Helping heal trauma patients through dance

During Julia Turpin’s freshman year, she participated in the University of Georgia’s Theatre in London study abroad program. This is where she first learned about performing arts medicine, a practice that emerged in the late 20th century. Much like sports medicine, the medical professionals who practice performing arts medicine are artists themselves and therefore more familiar with the types of injuries that artists sustain.

A woman dancing. Image credit: Alan Wat via Flickr, CC BY 2.0A woman dancing. Image credit: Alan Wat via Flickr, CC BY 2.0

A woman dancing. Image credit: Alan Wat via Flickr, CC BY 2.0

“Julia represents so much about the power of the London Program and what it offers. She said ‘yes’ to everything and because of that had wonderful opportunities become available to her,” said George Contini, a professor in the theatre and film studies department and director of the London Study Abroad program. “A successful study abroad experience should shake [students] up a little and make them question their passions. Every student that has ever gone on the London trip has come away reinvented and that is very satisfying.”

Creating her own path

Because performing arts medicine is not offered as a degree at the University of Georgia, Turpin created her own course of study. Interdisciplinary studies require careful planning and rigorous academic work.

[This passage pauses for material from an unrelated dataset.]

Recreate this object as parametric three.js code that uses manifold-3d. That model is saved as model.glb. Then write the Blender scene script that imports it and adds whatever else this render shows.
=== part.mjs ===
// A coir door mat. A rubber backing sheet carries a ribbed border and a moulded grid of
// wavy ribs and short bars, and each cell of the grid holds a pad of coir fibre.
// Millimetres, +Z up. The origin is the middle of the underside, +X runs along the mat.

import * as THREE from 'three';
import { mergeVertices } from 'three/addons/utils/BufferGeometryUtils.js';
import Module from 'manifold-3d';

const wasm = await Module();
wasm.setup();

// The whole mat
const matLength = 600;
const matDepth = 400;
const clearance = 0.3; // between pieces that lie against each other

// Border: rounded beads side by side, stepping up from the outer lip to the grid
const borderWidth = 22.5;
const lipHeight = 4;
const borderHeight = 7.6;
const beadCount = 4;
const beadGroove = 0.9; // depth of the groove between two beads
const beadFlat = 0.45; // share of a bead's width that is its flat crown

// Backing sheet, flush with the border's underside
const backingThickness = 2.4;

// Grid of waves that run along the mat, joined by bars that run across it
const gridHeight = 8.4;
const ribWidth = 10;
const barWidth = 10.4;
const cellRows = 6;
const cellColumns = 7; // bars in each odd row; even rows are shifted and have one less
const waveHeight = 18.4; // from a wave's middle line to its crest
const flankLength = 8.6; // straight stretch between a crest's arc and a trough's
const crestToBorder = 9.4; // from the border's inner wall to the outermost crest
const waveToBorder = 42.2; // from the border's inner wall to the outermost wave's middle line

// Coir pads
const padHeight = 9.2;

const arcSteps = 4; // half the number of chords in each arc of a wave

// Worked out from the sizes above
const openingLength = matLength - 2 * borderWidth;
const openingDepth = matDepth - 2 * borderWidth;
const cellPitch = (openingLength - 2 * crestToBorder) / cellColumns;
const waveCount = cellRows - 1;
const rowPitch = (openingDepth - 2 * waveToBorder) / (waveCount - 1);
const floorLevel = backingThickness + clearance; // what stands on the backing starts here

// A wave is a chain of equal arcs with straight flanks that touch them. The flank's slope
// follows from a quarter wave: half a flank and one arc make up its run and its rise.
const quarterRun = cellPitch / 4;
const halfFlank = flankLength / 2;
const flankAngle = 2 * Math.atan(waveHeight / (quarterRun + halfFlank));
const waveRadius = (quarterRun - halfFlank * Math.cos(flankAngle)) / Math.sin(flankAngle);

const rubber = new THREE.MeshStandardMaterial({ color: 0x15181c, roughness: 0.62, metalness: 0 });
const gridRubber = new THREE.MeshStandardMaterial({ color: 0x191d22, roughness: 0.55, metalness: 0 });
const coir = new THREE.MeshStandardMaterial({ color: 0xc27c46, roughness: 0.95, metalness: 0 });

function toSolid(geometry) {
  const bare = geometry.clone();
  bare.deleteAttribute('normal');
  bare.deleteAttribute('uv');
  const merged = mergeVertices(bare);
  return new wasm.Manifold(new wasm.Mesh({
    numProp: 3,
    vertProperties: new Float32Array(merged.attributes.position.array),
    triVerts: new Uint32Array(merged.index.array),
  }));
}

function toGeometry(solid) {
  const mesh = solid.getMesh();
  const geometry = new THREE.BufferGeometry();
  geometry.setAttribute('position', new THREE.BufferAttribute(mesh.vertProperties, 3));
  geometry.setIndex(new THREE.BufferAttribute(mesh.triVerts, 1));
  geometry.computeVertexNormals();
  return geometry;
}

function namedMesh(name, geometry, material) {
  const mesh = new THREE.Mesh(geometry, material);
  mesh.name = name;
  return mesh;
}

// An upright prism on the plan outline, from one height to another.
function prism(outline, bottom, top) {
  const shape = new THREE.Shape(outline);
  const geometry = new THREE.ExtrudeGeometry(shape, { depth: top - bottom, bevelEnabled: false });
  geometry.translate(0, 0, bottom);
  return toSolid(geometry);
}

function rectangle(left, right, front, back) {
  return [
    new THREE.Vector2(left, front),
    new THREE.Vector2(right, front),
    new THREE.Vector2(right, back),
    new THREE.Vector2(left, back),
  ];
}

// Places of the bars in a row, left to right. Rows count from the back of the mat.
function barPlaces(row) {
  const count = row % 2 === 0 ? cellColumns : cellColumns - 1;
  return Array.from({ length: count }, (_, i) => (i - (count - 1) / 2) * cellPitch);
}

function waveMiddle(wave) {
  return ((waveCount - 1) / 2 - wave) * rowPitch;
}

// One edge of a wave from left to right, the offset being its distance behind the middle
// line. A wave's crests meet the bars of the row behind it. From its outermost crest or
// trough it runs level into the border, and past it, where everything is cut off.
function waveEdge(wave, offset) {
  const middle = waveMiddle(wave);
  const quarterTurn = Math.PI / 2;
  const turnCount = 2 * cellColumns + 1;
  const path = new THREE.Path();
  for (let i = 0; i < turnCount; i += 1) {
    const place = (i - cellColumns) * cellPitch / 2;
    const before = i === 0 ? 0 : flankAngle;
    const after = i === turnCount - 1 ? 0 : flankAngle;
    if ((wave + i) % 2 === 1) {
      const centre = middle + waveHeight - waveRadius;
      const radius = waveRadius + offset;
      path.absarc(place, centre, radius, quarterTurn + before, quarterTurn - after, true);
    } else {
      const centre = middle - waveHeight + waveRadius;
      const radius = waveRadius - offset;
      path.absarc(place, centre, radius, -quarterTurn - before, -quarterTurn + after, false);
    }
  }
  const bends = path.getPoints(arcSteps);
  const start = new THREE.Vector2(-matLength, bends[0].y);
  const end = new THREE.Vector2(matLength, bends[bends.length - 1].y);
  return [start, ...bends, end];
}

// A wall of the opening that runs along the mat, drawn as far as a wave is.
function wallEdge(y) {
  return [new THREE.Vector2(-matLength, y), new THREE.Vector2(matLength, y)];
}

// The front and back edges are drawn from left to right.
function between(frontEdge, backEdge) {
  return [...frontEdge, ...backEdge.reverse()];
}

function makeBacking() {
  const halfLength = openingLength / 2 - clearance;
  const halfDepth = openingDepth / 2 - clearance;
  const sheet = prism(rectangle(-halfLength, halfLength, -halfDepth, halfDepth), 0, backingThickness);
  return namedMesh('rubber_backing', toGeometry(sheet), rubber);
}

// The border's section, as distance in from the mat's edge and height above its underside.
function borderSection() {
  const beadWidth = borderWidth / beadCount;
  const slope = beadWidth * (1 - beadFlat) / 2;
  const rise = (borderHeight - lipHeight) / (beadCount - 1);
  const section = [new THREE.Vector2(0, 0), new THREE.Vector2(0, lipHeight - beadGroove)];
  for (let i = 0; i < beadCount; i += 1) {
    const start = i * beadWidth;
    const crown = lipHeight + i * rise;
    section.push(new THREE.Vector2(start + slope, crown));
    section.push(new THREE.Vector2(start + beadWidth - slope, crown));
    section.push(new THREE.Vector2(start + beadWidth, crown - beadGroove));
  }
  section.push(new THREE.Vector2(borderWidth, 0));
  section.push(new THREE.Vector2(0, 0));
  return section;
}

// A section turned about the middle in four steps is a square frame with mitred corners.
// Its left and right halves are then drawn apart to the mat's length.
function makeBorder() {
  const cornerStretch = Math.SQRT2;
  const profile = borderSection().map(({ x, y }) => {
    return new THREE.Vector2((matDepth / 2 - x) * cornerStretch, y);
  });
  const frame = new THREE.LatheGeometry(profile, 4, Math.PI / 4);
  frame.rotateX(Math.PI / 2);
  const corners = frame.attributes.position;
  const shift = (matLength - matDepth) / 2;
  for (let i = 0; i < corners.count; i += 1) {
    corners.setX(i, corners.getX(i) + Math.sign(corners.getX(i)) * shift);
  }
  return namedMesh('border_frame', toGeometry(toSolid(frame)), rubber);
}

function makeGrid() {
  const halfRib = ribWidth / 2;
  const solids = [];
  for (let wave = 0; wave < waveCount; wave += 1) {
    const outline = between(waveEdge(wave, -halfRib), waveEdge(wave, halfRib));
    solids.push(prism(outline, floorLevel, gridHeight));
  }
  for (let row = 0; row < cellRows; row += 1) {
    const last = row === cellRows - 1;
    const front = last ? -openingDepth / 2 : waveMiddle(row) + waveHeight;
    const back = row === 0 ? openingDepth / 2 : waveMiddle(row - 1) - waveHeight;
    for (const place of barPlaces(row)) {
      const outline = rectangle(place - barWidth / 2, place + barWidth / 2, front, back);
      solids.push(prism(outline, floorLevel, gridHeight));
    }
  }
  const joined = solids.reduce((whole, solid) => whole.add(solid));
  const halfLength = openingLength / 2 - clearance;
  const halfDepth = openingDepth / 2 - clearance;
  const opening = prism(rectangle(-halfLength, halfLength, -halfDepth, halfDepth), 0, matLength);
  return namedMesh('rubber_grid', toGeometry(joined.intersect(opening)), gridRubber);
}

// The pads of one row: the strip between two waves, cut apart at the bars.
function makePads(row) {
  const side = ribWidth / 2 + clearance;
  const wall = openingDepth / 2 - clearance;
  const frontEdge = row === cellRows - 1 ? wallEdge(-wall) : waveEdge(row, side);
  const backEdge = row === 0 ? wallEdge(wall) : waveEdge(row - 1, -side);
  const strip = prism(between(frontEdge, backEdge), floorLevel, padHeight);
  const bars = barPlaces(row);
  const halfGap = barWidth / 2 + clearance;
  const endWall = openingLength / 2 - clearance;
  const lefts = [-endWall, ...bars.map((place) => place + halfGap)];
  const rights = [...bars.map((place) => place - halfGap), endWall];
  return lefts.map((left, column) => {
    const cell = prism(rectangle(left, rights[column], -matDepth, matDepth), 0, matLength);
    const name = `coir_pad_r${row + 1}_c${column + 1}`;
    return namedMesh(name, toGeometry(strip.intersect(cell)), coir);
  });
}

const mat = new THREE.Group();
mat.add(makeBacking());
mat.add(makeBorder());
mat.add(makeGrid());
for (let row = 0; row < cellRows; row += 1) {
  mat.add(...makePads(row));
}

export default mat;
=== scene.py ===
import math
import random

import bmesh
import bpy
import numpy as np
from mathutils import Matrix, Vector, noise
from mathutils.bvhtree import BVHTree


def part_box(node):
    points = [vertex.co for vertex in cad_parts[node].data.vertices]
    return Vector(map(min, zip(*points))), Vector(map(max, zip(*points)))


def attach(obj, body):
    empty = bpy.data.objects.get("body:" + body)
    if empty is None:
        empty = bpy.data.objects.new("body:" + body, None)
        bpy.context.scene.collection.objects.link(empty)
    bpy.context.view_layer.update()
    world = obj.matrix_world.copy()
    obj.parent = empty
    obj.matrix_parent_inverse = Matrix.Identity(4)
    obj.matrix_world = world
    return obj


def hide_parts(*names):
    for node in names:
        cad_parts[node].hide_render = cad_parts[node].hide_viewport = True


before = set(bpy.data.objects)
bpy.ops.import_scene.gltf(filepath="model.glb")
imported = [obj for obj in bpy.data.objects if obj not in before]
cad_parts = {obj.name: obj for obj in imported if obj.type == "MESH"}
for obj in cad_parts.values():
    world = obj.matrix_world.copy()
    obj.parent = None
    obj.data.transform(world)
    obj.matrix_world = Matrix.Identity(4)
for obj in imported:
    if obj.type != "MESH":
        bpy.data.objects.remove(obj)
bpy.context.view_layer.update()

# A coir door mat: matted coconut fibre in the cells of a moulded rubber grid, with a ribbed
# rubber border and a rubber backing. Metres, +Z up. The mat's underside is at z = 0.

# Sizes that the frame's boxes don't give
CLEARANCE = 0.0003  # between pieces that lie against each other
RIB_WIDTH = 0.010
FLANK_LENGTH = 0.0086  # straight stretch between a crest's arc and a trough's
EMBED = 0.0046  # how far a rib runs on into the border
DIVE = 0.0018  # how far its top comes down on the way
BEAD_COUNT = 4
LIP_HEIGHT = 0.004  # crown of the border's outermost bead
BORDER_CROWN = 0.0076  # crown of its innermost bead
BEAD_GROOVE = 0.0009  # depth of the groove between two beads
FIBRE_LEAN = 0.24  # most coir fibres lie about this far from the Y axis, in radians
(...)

To earn an interdisciplinary degree, students must design a program of study and write a senior thesis under the supervision of a faculty advisor and an advisory committee.

For her senior thesis, Turpin presented a pilot study with sexual assault victims. Dance movement therapy is one of the many forms of treatment therapists can provide. Turpin’s pilot study examined how the dance movement therapy community treats sexual assault survivors; she plans to use these results to create a more specific treatment plan for trauma victims.

This spring, Turpin graduated with a degree in interdisciplinary studies focusing on the Principals of Dance Science and Movement Education. She will be pursuing her master’s degree in dance movement therapy at Naropa University in Boulder, Colorado.

She hopes to expand on the study she did for her senior thesis at Naropa University by treating trauma and PTSD with dance therapy. Naropa University is known for its nontraditional learning structure, where classes combine Eastern and Western practices to create a unique learning environment. It is one of only six schools in the country that offer a degree in dance movement therapy.

“Julia is one of the most enthusiastic, passionate and hardworking students I have worked with at UGA. In my “Principles of Dance Science and Somatics” class, I was fortunate to witness her not only begin to appreciate but fall in love with the ideas she was introduced to regarding safe dance practice, and science-based dance pedagogy (a professor’s dream),” said Rebecca Gose, an associate professor in the UGA dance department. “She has really taken charge of her education here and I am so proud of her.”

A Nuci’s Space for dancers

During Turpin’s time in Athens, she interned with Nuçi’s Space, a nonprofit organization with a focus on musicians that advocates for and helps alleviate the suffering of those living with mental illness. Nuçi’s Space provides a health and resource center for musicians to receive professional care as well as a space to practice their craft.

“I really admire Nuci’s Space and I want to open a place like that for dancers with studios for therapy and general dance lessons,” said Turpin. “I would also like to have a physical therapist on staff so that we could cater to the dancers’ mental and physical needs in one place. I want dancers to know they have a support system and people to lean on.”

Turpin hopes that her work can influence the “Diagnostic and Statistical Manual of Mental Disorders,” the handbook used by health care professionals to diagnose and treat mental disorders, to recognize dance therapy as a viable and more widely recommended alternative to traditional treatment plans.